[Dataset rows]
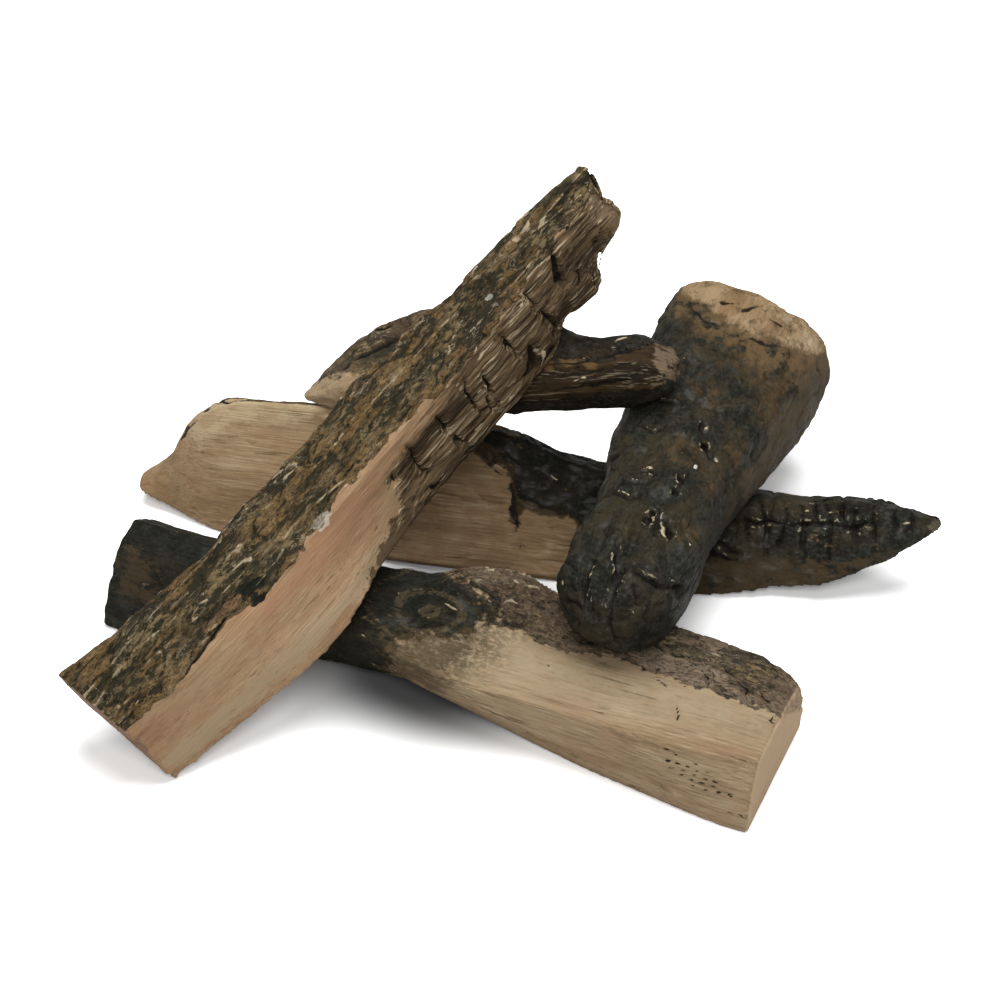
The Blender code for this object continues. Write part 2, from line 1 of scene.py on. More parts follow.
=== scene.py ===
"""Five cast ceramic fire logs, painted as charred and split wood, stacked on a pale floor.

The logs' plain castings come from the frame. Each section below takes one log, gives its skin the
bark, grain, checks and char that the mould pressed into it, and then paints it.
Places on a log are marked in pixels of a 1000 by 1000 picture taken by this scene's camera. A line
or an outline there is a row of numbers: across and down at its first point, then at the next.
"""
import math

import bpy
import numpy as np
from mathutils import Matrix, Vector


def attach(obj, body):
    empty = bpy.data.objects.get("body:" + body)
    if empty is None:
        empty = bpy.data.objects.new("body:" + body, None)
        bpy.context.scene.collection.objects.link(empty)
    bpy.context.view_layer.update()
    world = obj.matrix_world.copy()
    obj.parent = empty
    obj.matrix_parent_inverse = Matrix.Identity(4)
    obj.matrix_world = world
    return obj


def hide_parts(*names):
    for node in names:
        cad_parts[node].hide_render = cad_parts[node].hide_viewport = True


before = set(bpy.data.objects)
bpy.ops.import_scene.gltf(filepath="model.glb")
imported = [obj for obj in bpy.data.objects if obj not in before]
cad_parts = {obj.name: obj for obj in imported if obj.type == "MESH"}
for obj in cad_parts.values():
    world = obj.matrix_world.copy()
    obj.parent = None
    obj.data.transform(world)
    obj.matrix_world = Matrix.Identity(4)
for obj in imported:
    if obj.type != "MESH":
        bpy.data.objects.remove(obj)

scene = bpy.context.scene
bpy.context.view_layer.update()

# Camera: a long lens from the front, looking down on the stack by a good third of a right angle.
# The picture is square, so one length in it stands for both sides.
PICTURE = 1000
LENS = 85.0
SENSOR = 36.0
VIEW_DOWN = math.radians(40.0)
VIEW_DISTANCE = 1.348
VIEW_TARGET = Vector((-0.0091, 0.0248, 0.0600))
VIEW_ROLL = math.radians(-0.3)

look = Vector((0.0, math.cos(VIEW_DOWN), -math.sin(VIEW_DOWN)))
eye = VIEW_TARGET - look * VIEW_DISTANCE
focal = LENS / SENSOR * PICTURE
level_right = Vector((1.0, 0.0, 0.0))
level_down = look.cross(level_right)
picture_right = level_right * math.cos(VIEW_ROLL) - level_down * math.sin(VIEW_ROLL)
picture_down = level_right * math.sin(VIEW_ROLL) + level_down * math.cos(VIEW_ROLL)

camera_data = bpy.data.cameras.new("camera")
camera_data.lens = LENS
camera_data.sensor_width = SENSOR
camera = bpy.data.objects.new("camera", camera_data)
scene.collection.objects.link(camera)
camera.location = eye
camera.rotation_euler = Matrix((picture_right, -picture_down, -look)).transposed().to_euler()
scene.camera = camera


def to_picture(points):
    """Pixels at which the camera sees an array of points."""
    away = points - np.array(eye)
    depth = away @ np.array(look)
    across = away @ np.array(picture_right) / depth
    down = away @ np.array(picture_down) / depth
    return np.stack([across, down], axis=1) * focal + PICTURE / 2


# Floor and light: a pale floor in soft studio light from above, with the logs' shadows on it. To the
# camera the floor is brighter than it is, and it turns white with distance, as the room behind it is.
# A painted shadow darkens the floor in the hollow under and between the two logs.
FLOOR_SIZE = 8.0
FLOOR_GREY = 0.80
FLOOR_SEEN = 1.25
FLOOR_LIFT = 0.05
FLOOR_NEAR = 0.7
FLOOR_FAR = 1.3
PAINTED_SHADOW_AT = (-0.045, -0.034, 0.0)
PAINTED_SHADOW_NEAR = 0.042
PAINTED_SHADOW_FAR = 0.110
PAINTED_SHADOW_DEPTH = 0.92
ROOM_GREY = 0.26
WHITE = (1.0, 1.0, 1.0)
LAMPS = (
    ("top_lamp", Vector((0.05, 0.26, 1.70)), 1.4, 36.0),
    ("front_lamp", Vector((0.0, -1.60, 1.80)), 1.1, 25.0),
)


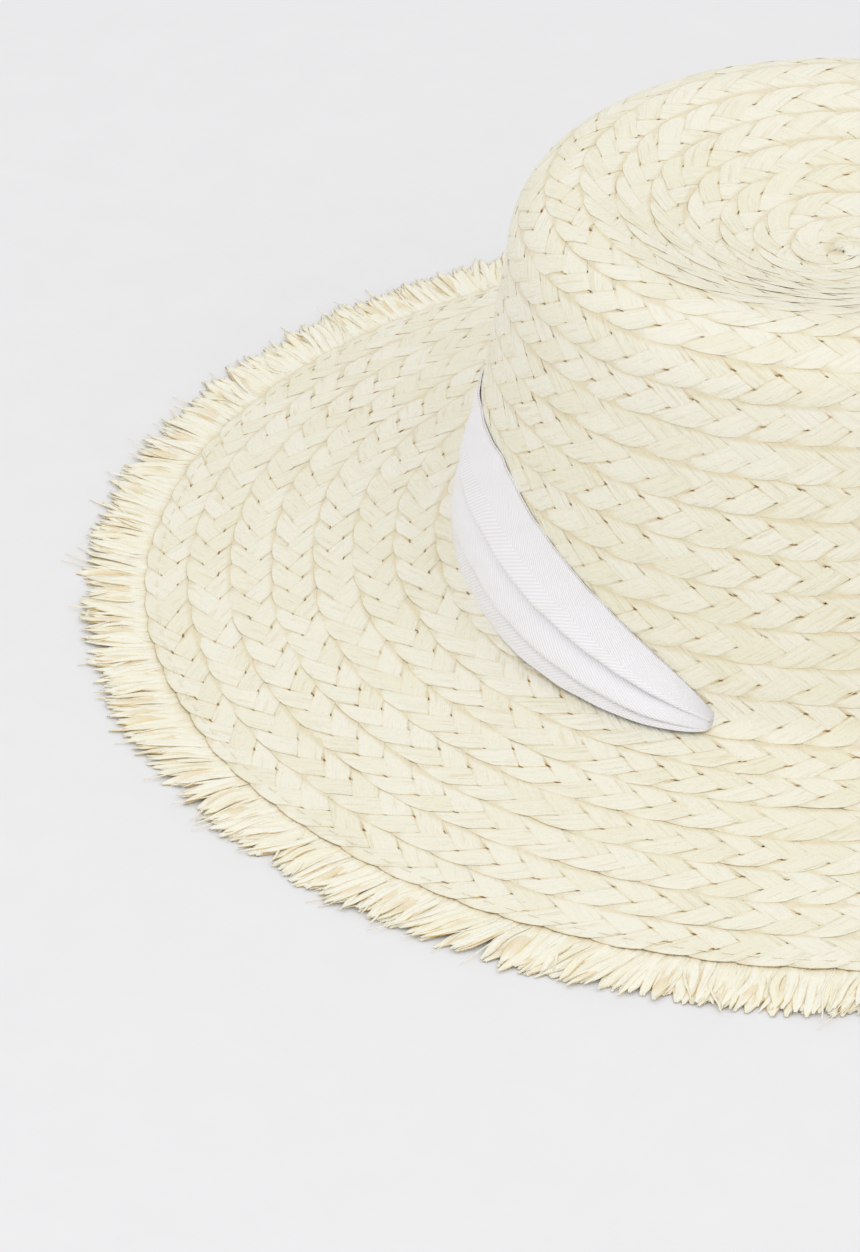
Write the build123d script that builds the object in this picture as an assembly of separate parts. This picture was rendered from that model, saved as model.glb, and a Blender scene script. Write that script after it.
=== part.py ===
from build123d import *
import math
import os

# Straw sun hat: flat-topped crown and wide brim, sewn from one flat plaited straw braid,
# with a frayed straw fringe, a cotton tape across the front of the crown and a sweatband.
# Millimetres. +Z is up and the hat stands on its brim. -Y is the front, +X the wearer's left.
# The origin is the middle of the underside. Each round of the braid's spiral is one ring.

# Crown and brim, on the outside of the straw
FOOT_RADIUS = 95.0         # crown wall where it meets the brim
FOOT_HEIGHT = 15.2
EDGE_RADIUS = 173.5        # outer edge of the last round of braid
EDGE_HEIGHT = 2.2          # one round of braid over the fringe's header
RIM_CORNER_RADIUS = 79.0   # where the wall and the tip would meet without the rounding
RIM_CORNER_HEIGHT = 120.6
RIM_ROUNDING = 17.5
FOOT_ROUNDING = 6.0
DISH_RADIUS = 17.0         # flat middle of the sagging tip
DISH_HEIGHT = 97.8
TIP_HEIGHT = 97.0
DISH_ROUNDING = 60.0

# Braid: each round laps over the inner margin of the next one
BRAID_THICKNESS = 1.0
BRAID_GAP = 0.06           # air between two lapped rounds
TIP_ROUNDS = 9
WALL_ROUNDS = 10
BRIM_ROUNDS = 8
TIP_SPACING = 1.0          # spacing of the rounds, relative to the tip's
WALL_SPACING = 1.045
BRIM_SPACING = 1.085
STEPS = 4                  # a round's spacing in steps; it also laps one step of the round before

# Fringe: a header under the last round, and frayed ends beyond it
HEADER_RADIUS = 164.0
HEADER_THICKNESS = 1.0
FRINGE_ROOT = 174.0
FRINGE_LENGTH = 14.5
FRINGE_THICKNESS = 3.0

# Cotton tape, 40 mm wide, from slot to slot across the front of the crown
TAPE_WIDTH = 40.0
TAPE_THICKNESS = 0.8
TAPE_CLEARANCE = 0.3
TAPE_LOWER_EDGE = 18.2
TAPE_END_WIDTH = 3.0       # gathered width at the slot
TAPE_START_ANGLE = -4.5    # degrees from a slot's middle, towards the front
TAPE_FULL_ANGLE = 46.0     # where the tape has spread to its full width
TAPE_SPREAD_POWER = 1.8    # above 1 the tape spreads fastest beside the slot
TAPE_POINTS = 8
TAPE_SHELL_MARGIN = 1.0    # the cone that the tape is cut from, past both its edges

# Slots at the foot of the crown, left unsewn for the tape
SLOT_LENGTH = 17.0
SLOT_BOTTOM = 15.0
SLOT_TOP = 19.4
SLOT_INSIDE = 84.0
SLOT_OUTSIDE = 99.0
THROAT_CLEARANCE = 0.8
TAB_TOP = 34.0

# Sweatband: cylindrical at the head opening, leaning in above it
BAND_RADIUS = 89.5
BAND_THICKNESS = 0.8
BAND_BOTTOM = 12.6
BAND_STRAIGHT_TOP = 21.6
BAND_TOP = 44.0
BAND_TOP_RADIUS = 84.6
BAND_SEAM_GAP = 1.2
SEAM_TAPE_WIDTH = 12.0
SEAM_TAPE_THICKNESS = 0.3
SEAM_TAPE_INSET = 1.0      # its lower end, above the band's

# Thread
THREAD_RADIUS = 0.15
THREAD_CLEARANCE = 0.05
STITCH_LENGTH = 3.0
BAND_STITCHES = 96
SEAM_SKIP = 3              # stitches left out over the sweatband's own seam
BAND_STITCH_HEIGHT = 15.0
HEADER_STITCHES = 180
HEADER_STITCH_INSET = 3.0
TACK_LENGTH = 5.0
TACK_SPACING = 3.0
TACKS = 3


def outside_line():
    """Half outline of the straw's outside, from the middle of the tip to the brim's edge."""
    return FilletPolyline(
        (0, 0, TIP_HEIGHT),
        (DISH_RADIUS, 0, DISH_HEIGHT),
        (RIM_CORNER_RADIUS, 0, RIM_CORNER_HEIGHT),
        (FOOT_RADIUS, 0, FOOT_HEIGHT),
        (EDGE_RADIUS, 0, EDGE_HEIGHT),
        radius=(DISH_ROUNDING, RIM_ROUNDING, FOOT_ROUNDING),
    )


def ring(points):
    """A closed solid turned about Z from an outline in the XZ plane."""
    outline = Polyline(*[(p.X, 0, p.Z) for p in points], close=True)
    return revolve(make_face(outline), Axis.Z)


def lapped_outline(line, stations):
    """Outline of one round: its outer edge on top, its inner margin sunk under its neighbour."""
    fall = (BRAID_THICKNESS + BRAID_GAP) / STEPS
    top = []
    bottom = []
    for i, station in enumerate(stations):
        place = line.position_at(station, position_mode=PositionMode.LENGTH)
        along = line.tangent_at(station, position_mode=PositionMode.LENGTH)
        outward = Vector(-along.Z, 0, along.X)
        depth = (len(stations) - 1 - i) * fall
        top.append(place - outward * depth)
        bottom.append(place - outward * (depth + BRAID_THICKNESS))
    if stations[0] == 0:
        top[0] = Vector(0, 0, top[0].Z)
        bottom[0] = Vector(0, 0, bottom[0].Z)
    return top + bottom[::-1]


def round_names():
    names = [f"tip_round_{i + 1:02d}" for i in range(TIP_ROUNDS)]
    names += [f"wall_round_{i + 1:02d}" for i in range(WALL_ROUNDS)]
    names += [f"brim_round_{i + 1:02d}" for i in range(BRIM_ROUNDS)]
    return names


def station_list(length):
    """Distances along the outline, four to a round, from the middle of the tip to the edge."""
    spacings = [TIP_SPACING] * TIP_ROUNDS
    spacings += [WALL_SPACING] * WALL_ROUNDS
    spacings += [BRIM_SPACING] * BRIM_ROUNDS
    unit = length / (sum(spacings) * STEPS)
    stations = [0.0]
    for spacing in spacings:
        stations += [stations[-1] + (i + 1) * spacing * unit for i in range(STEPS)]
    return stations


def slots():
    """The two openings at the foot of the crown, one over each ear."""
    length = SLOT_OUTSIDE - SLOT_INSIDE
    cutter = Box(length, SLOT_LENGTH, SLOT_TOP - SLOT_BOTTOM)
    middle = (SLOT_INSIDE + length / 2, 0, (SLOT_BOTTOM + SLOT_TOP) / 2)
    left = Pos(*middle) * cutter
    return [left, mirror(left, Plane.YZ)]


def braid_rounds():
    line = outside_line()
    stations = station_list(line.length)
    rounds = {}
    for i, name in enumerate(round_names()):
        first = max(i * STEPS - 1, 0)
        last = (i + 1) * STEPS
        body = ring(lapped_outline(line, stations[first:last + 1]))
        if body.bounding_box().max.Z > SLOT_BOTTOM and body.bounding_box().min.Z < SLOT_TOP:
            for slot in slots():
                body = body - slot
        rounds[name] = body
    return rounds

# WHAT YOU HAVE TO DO
Above is a listing; print exactly its lines from the one with "Write the build123d" through the one with "# The origin", and no other lines.

# THE RESULT
Write the build123d script that builds the object in this picture as an assembly of separate parts. This picture was rendered from that model, saved as model.glb, and a Blender scene script. Write that script after it.
=== part.py ===
from build123d import *
import math
import os

# Straw sun hat: flat-topped crown and wide brim, sewn from one flat plaited straw braid,
# with a frayed straw fringe, a cotton tape across the front of the crown and a sweatband.
# Millimetres. +Z is up and the hat stands on its brim. -Y is the front, +X the wearer's left.
# The origin is the middle of the underside. Each round of the braid's spiral is one ring.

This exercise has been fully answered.